UN passes Sudan war crimes resolution
(Agencies)
Updated: 2005-04-01 14:03
UNITED NATIONS - The U.N. Security Council approved a resolution Thursday to prosecute Sudanese war crimes suspects before the International Criminal Court, after the United States reversed policy and agreed not to use its veto.
The United States won significant concessions, including ironclad guarantees it sought that Americans working in Sudan would not be handed over to either the ICC or any other nation's courts if they are accused of crimes in Sudan.

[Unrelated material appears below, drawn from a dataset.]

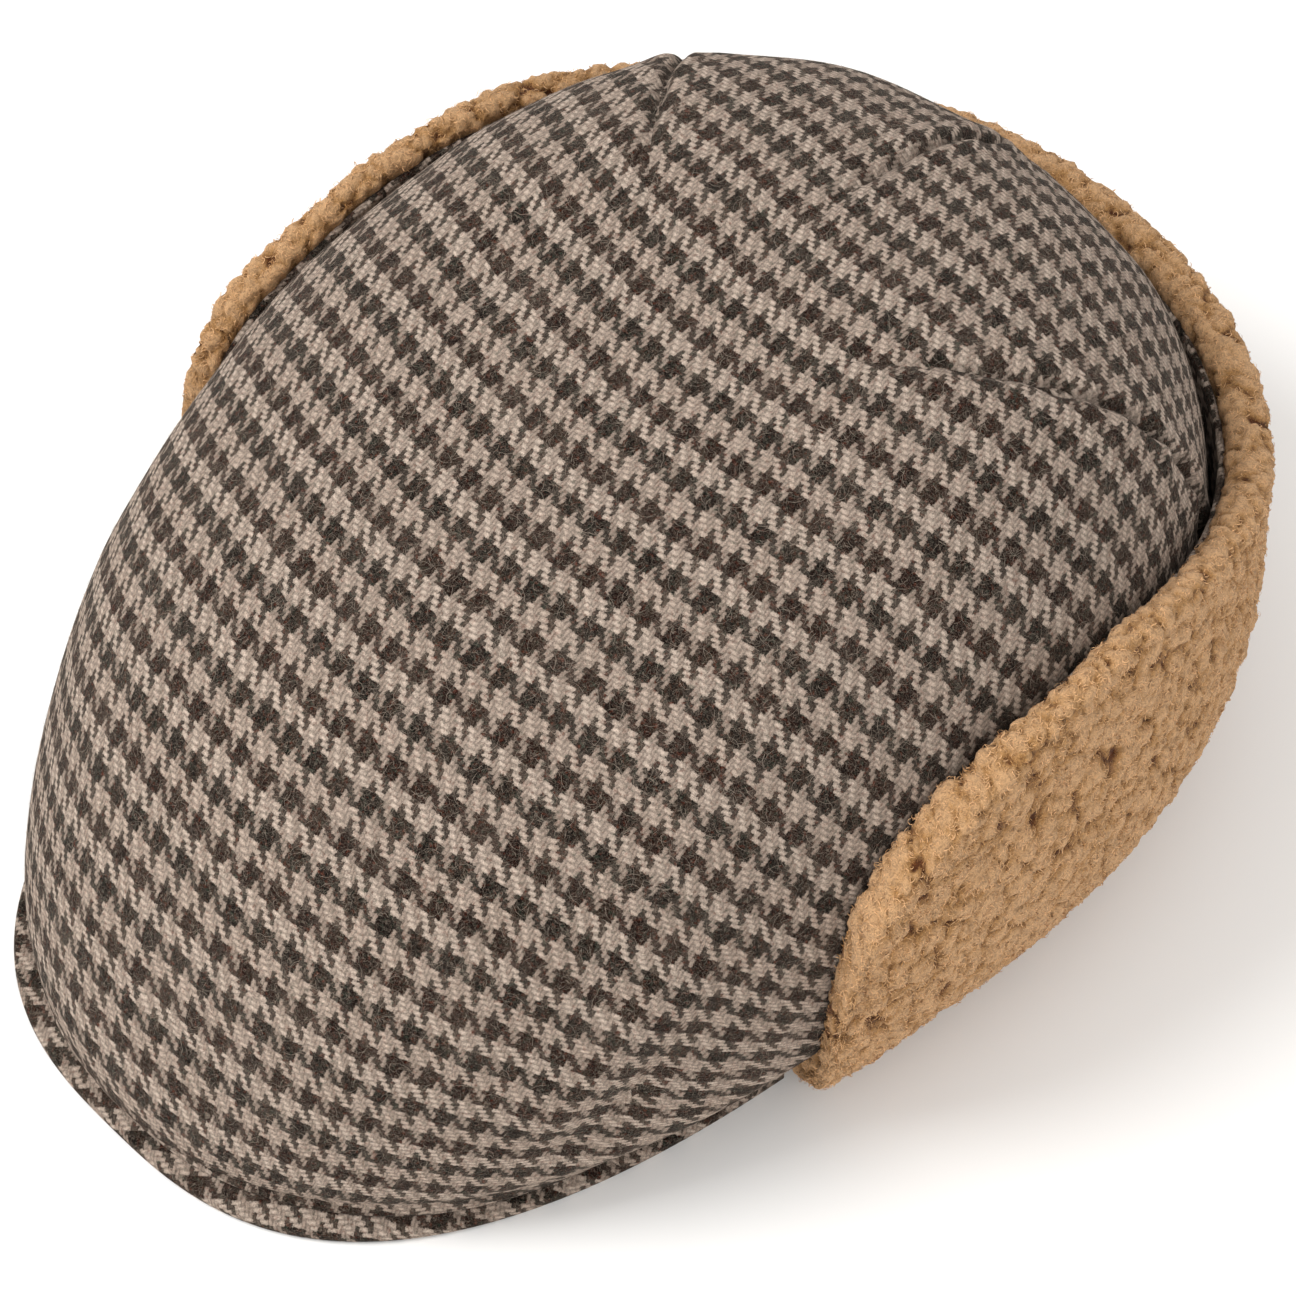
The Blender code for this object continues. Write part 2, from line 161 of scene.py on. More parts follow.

The UN Security Council voted to refer war crimes trials over Darfur to the International Criminal Court March 31, 2005, as the United States won key concessions on its opposition to the tribunal. [AFP] |
With Secretary-General Kofi Annan looking on, the council voted 11-0 with four abstentions, the United States, Algeria, Brazil and China. The vote came at 10:30 p.m. EST after hours of delay.
"This resolution marks a turning point, for it is sending the message beyond Darfur to all of those criminals responsible for crimes against humanity and war crimes who all too often believed that they were beyond the pale of justice," France's U.N. Ambassador Jean-Marc de la Sabliere said.
Acting U.S. Ambassador Anne Patterson said the United States still "fundamentally objects" to the court but was determined to get something done on Sudan.
"It is important that the international community speak with one voice in order to help promote effective accountability," Patterson said.
Even with the legal concessions, the U.S. decision not to veto was a major shift. Ever since he took office, President Bush had actively opposed the court, and American diplomats had repeatedly said they opposed any variation that referred the Sudan cases to it.
On Wednesday, Bush administration officials had already said they were dropping their objections to using the International Criminal Court for Sudanese suspects because of the legal guarantees it got for its citizens.
But the threat of a U.S. veto loomed all day Thursday as diplomats grappled with language acceptable to all sides.
France, Britain and seven other Security Council members have ratified the ICC statute, while two more have signed and are expected to ratify. In total, 98 countries are parties to the treaty and 139 are signatories.
The document is the last of three Security Council resolutions aimed at putting pressure on Sudan to stop a crisis in Darfur, where the number of dead from a conflict between government-backed militias and rebels in Darfur is now estimated at 180,000.
One strengthens the arms embargo and imposes an asset freeze and travel ban on those who defy peace efforts. The other will send 10,000 U.N. peacekeepers to monitor a peace deal between the government and southern rebels that ended a 21-year civil war. The council hopes the resolution will also help Darfur move toward peace as well.
A veto on the third resolution could have been politically damaging because a veto would have left the prosecution of war crimes suspects in limbo. And it was the United States itself that had declared genocide has occurred in Darfur.
The Bush administration had wanted an African court to try those accused of war crimes, but the U.S. proposal had little support among the 14 other Security Council nations.
The U.S. decision to allow the court to prosecute war crimes perpetrators could raise hackles among conservatives for whom the court is an unaccountable body that cannot be trusted.
They include John Bolton, the undersecretary of state for arms control and international security and the nominee to become the next U.S. ambassador to the United Nations.
The draft refers Darfur cases since July 1, 2002, to the International Criminal Court. That was the recommendation of a U.N. panel that had concluded in January that crimes against humanity — but not genocide — occurred in the vast western region of Sudan.
The final negotiations hinged on the language in paragraph six of the resolution, which had nothing to do with Sudan itself. It says citizens of countries that have not ratified the treaty establishing the court may only be prosecuted by their own national courts.
Some countries object to that because their laws allow for the prosecution of foreign nationals suspected of committing a crime against their citizens.
Several diplomats said they objected because they feared paragraph six seriously weakened the criminal court.
"Operative paragraph six subsumes the independence of the ICC to the political and diplomatic vagaries of the Security Council," Philippines U.N. Ambassador Laoro Baja said. "Nevertheless, this eventually may well be worth the sacrifice if impunity is ended in Darfur."